Let’s talk about storytelling. Think what you will about the woman, Swift is a consummate storyteller. Signed at the precocious age of fifteen to be a songwriter, then a singer, her career has since been dominated by the idea of narrative- what the story is, and, crucially, who gets to tell it. Her early work is pure teenage angst, but it’s also pure Taylor, personal and unapologetic, even about her less-than-attractive qualities. Throughout her career, her work lays her bare – as vulnerable, obsessive, even, yes, a little desperate.
She has always put her own agency at the forefront of her work, not wanting other people to dictate her narrative. Yet this is a large part of what she has always been so slammed for.
She is acutely aware of public perception- frequently parodying and lambasting herself in her work, from Shake it Off and Blank Space to the entirety of her Reputation tour. When Kim Kardashian called her a snake and accidentally-on-purpose launched an attack of snake emojis at the singer, Taylor crafted an entirely new social media persona around the snake.
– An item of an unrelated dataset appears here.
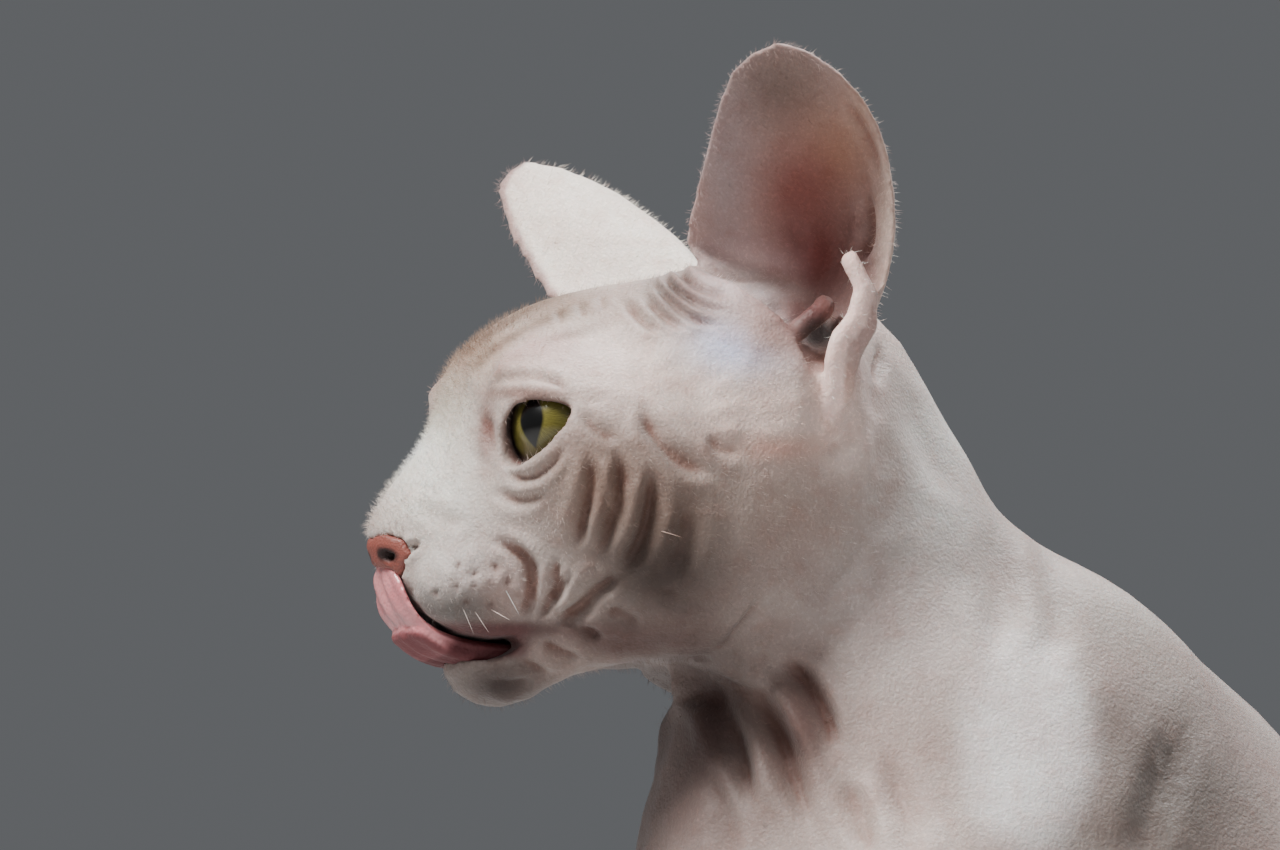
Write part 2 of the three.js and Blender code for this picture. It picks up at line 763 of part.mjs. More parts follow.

She then built a 63-foot snake- and took it on a sell-out, worldwide stadium tour.
Don’t tell Taylor who she is, she will tell you.
The concept of her narrative being stolen from her, arguably started the moment Kanye West stole the mic from her at the 2009 VMAs; interrupting her acceptance speech to claim that Beyonce should have won the award instead. It spawned a near-decade long feud about the concept of who gets to say what about the other. When Kanye released Famous in 2016, he depicted her naked, re-writing the narrative of that VMA mic-grab as: ‘I made that bitch famous.’ Swift’s fury in response was met with Kim Kardashian leaking a video- seemingly showing Swift approving the song. When Swift responded to the leaked video, her language was again centered on the idea of someone else telling her story for her: “You don’t get to control someone’s emotional response to being called ‘that bitch’ in front of the entire world” she wrote publicly, “I want to be excluded from this narrative…one that I have never asked to be part of, since 2009”.
That initial 2009 moment was, of course, a literal representation of her voice being yanked away from her-the way so many women under public scrutiny have words said about them, for them, but are seldom given space to speak for themselves.
But when Taylor Swift takes back the mic, she is hated for it. Why is it we find women speaking their truth so uncomfortable? Why are we so unused to women standing their ground – owning their narrative?
Her battle with Scooter Braun is once again about the ownership of her story. Whatever the truth of this messy, protracted business deal is (and there has been furious online debate) it’s hard to ignore a woman staking her claim to her own work – using her voice to reclaim her voice.
Halsey articulated this when she spoke up for Taylor online this week: “no matter how much power or success a woman has in this life, you are still susceptible to a someone coming along and making you feel powerless out of spite.” Indeed, in her Tumblr post Taylor says “when that man says ‘music has value’ he means its value is beholden to men who had no part in creating it’” It neatly echoed her thinly-veiled dig at Kanye back in 2016: “People along the way will try to undercut your success or take credit for your accomplishments.”
Many artists – from Haim to Katy Perry to Todrick Hall – have rallied behind Swift, and the hashtag #WeStandWithTaylor is trending on Twitter. Yet we can all agree that the hate Swift receives will no doubt match this support.
Because when women like Taylor speak their mind, unfortunately, society still tries to take the mic off them.